In a small peninsular community of about 28,000 individuals, we are tremendously lucky to have organizations like The Clearing, the Peninsula School of Art, The Ridges, Crossroads at Big Creek—to name a few—at which to take classes.

Where else can you attend a winter lecture series as diverse and eclectic as the Door Community Auditorium’s Fireside Series? Where else can you learn to build a dory or other small boat as part of the Door County Maritime Museum’s boat building class?

And I haven’t even touched on Birch Creek Music Performance Center in Egg Harbor—the exceptional learning institution just down the road from my home. Every summer young musicians attend various sessions to master their skill with a particular instrument and a particular style of music from symphony to jazz. And, this year Birch Creek added an inaugural “Adult Band Camp” in August where adults with intermediate and medium expertise can gather to continue learning to play their instrument.
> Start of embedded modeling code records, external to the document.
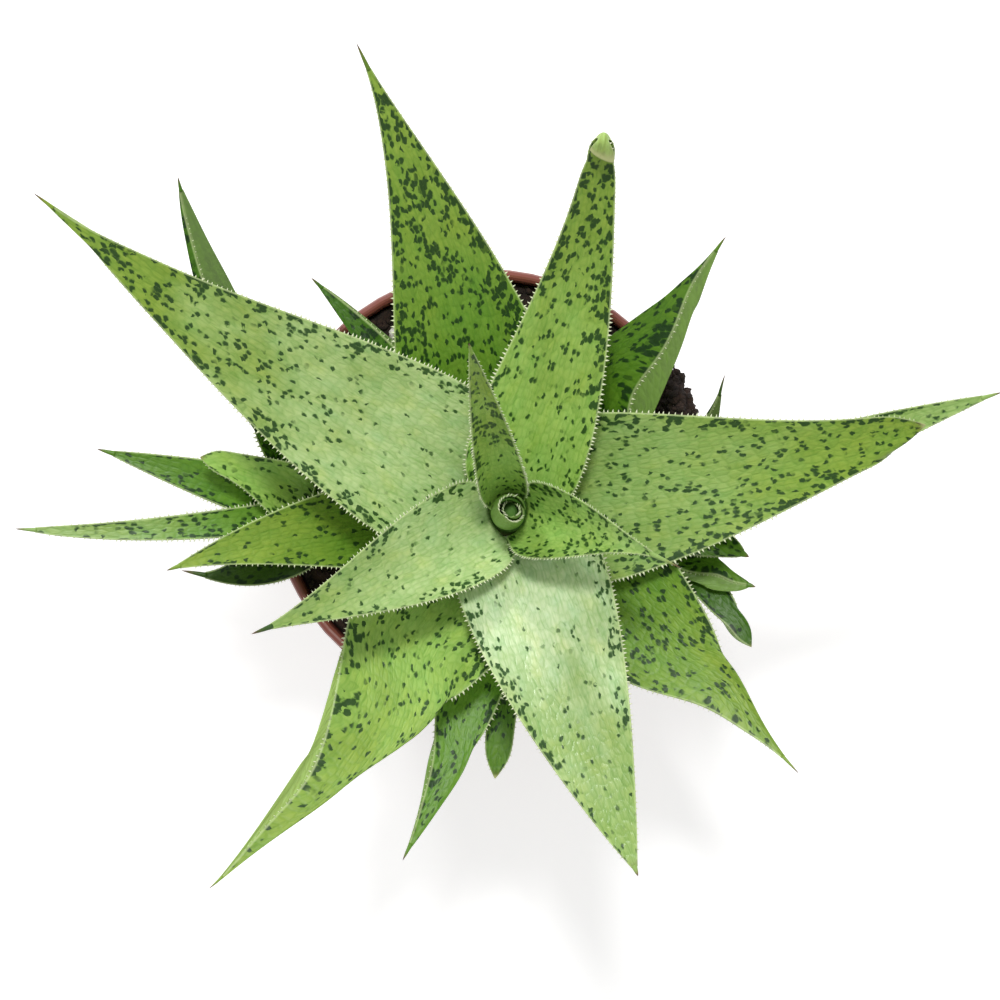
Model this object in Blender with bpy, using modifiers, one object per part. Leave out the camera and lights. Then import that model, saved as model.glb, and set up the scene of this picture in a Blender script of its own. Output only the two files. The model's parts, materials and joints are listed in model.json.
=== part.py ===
"""Potted aloe: one rosette and two offsets in a turned plastic nursery pot filled with potting soil.

Every leaf is a loft of crescent sections along an arching midline. The sections wrap the stem at the
leaf's base, as real aloe leaves do, and open out towards the tip. Lengths below are in millimetres and
angles in degrees. The origin is the centre of the pot's base, +Z is up.
"""

import math
from typing import NamedTuple

import bmesh
import bpy
import numpy as np

MM = 0.001
GAP = 0.3  # clearance between pieces that touch

# Pot: a standard 12 cm nursery pot
POT_HEIGHT = 105.0
POT_RADIUS = 60.0  # outside of the rim
POT_WALL = 1.8
COLLAR_HEIGHT = 14.0  # the wider band below the rim
COLLAR_STEP = 3.4  # how far the collar stands out of the wall
LIP_WIDTH = 2.9
LIP_HEIGHT = 2.6
POT_TAPER = 0.765  # radius of the wall's foot over its radius under the collar
FOOT_WIDTH = 6.0  # ring that the pot stands on
FLOOR_RISE = 3.2  # how far the floor is raised between the foot ring and the middle pad
PAD_RADIUS = 15.0
DRAIN_COUNT = 6
DRAIN_RADIUS = 4.2
NOTCH_WIDTH = 8.0  # gaps under the foot ring that let water out
NOTCH_HEIGHT = 1.5
POT_STEPS = 60

# Soil
SOIL_DROP = 6.0  # from the rim's top down to the soil at the wall
SOIL_MOUND = 1.2  # rise of the soil towards the middle

# Plant
PLANT_SIZE = 1.0  # scales the stems and leaves together
LEAF_THICKNESS = 5.0
LEVEL = 0.2 * LEAF_THICKNESS  # height on the stem taken by one unit of a leaf's level
STEM_RADIUS = 8.2  # main stem where it leaves the soil
STEM_TOP_RADIUS = 3.0
STEM_LEVELS = 39.0
STEM_DEPTH = 22.0
OFFSET_STEM_RADIUS = 5.2
OFFSET_STEM_TOP_RADIUS = 2.4
OFFSET_STEM_LEVELS = 13.5
OFFSET_STEM_DEPTH = 16.0
MAIN_AT = (6.0, -7.0)  # where the stems stand in the pot, before PLANT_SIZE
WEST_AT = (-43.0, -7.0)
EAST_AT = (45.0, -8.0)

# Leaf section and loft
CLASP = 76.0  # widest angle a leaf's half section may wrap round the stem
ACROSS = (-1.0, -0.8, -0.42, 0.0, 0.42, 0.8, 1.0)  # section points, from right margin to left margin
STATIONS = (0.0, 0.05, 0.12, 0.21, 0.32, 0.44, 0.57, 0.70, 0.82, 0.92)
BELLY = 0.13  # where along its length a leaf is widest
BASE_WIDTH = 0.8  # width at the base over the greatest width
BASE_THICKNESS = 0.5
TIP_THICKNESS = 0.3


class Stem(NamedTuple):
    name: str
    at: tuple
    radius: float
    top_radius: float
    levels: float
    depth: float


class Leaf(NamedTuple):
    name: str
    heading: float  # direction of the tip from the stem's axis, from +X towards +Y
    reach: float  # level distance from the stem's axis to the tip
    lift: float  # height of the tip above the leaf's base
    level: float  # place of the base on the stem, up from the soil
    rise: float  # slope where the leaf leaves the stem
    end: float  # slope at the tip
    width: float
    bow: float = 0.0  # how far the middle swings to the left of the line from base to tip
    taper: float = 1.6  # more makes a more slender leaf
    cup: float = 0.10  # extra hollow of the upper face
    roll: float = 0.0  # turn of the leaf about its midline
    thickness: float = 1.0  # over LEAF_THICKNESS
    blunt: float = 0.0  # width left at the tip over the greatest width
    colour: tuple = (0.32, 0.50, 0.20)


MAIN_STEM = Stem("main_stem", MAIN_AT, STEM_RADIUS, STEM_TOP_RADIUS, STEM_LEVELS, STEM_DEPTH)
WEST_STEM = Stem("west_offset_stem", WEST_AT, OFFSET_STEM_RADIUS, OFFSET_STEM_TOP_RADIUS,
                 OFFSET_STEM_LEVELS, OFFSET_STEM_DEPTH)
EAST_STEM = Stem("east_offset_stem", EAST_AT, OFFSET_STEM_RADIUS, OFFSET_STEM_TOP_RADIUS,
                 OFFSET_STEM_LEVELS, OFFSET_STEM_DEPTH)

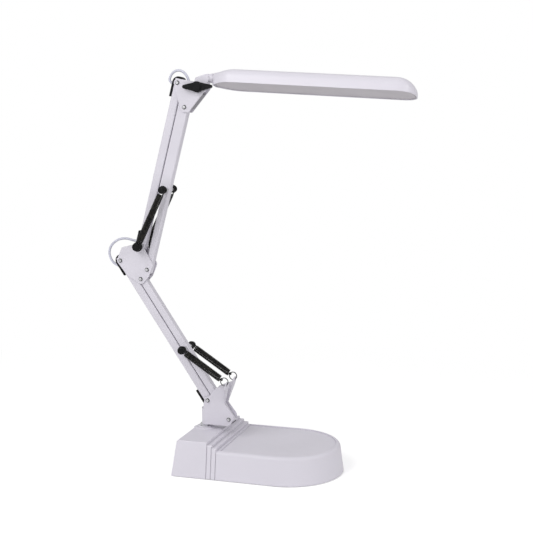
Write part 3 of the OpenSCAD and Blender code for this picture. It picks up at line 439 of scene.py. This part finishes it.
def board(name, colour):
    """Printed circuit board: lacquer over a faint pattern of tracks."""
    f = Finish(name)
    weave = f.node("ShaderNodeTexBrick", None,
                   {"Vector": f.place((260, 260, 260)), "Scale": 1.0,
                    "Color1": tone(colour, 1.0), "Color2": tone(colour, 1.25),
                    "Mortar": tone(colour, 0.6)})
    shine = f.noise(0.004, 3)
    f.set(Base_Color=weave, Roughness=0.28 + 0.2 * shine, Normal=f.bump(shine, 0.00002, 0.0002))
    return f.material


def lens_yellow(name):
    """Phosphor of the LED chips."""
    f = Finish(name)
    grain = f.noise(0.0004, 3)
    f.set(Base_Color=f.mixed(grain, (0.72, 0.55, 0.10, 1), (0.85, 0.70, 0.20, 1)),
          Roughness=0.15 + 0.2 * grain, Normal=f.bump(grain, 0.00002))
    return f.material


# ------------------------------------------------------------------ surfaces

def grid_faces(rows, columns, closed):
    """Quads between neighbouring points of a rows x columns grid, its columns closed or open."""
    i, j = np.meshgrid(np.arange(rows - 1), np.arange(columns if closed else columns - 1),
                       indexing="ij")
    k = (j + 1) % columns
    return np.stack([i * columns + j, i * columns + k, (i + 1) * columns + k,
                     (i + 1) * columns + j], -1).reshape(-1, 4)


def new_piece(name, points, faces, material, sharp=None):
    """A smooth-shaded mesh object from an array of points and lists of faces."""
    mesh = bpy.data.meshes.new(name)
    mesh.from_pydata(np.asarray(points, float).tolist(), [], [list(map(int, q)) for q in faces])
    mesh.validate()
    mesh.polygons.foreach_set("use_smooth", np.ones(len(mesh.polygons), bool))
    if sharp is not None:
        mesh.set_sharp_from_angle(angle=sharp)
    mesh.materials.append(material)
    mesh.update()
    piece = bpy.data.objects.new(name, mesh)
    bpy.context.scene.collection.objects.link(piece)
    return piece


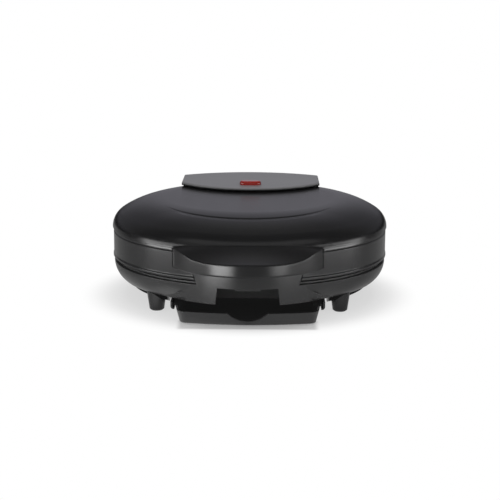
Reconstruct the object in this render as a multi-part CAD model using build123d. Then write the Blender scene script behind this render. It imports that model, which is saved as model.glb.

I’m also thrilled that Northeast Wisconsin Technical College’s (NWTC) Sturgeon Bay campus will be officially expanding to Northern Door, so the peninsula will have two locations for furthered technical training here in the county.

And, then there’s the popular Learning in Retirement program that runs in the autumn and early winter, providing residents a chance to take seminars that span so many topics—from exercise to art to history to computer skills and so many more—for a small membership fee. You can find the information on line at www.nwtc.edu.

Education of all types abounds here in Door County no matter what your age may be.

So, as autumn arrives, let it not be only our children who return to school. It is my hope that many of you will be encouraged to review the course listings at area organizations, attend a lecture series, sign up for a seminar, pick up a book on local birds, flora and fauna and learn more about the things that interest you most.

I, for one, will be looking for a photography class, so that I may better capture the rich beauty that nourishes my soul. I look forward to sharing what I learn in future articles and photos in my quarterly Door County Magazine “Off the Beaten Path” columns.